46:29 "his chariot" There were at least three kinds of these two-wheeled, animal-drawn "chariots."

1. a cart pulled by oxen, cf. 45:21

2. a war chariot with some metal for armor. Some held one person, but others were a bit larger and held two; most were pulled by horses (for speed), cf. Exod. 14:7

3. a ceremonial chariot seen in much Egyptian wall art, decorated and pulled by horses. It was a status symbol (as were the white donkeys in Palestine), cf. 46:29


46:34 "for every shepherd is loathsome to the Egyptians" Some have seen this as

1. the urban Egyptians being antagonistic against semi-nomadic herdsmen

2. the Egyptian reaction to the Hyksos, or "Shepherd Kings" who ruled them during the l7th dynasty and who were basically Semitic, not Egyptian. Josephus mentions this in his Antiquities of the Jews 11.7.5 (Hengstenberg asserts that the Israeli national consciousness was protected by Egyptian exclusiveness and their abhorrence of herdsmen).

3. the Egyptians' worship of the bull, therefore, anyone who ate beef would be abhorrent to them (cf. 43:32; Exod. 8:26, much like Hindus today)



This is a study guide commentary, which means that you are responsible for your own interpretation of the Bible. Each of us must walk in the light we have. You, the Bible, and the Holy Spirit are priority in interpretation.
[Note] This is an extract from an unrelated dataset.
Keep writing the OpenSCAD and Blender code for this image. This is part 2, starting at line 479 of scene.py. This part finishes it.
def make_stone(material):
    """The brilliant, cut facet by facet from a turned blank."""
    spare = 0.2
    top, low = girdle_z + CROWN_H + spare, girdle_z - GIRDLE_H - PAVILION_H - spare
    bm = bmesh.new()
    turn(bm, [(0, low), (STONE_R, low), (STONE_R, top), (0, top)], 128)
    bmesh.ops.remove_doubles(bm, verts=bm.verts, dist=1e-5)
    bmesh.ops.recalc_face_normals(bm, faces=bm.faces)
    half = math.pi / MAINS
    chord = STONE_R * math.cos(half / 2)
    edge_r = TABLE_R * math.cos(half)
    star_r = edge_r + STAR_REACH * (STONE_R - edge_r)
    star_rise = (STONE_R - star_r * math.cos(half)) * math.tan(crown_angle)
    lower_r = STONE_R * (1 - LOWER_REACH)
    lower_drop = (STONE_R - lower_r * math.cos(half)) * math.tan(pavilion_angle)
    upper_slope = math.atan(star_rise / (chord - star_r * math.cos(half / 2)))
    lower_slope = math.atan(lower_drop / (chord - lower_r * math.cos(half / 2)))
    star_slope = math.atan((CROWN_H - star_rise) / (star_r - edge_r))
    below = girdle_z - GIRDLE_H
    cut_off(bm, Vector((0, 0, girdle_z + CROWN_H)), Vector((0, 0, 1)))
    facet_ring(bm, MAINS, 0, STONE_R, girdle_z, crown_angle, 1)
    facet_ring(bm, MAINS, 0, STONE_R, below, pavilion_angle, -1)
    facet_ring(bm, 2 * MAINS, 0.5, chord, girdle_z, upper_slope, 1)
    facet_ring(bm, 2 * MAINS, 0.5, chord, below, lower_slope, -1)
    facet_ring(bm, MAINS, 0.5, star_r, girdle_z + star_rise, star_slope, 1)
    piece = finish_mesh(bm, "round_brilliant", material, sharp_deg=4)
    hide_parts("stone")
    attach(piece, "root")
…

You must not relinquish this to a commentator.

These discussion questions are provided to help you think through the major issues of this section of the book. They are meant to be thought-provoking, not definitive.

1.  Why did Joseph dismiss his Egyptian servants in Gen. 45:1?

2.  Explain the significant theological principle uttered by Joseph in Gen. 45:5-9.

3. Explain the meaning of the terms "Jacob" and "Israel" and how these are used in the Scriptures.

4.  Why does God appear to Jacob in visions, but not to Joseph?

5.  Why does the list in Numbers 26 and I Chronicles 4-6 differ from the list of descendants mentioned in Gen. 46:8-27?

6.  What are the problems connected with the number "seventy" found in Gen. 46:27?

7. How did God use the Egyptian's hatred of shepherdsin the 1ife of the sojourning Israelites?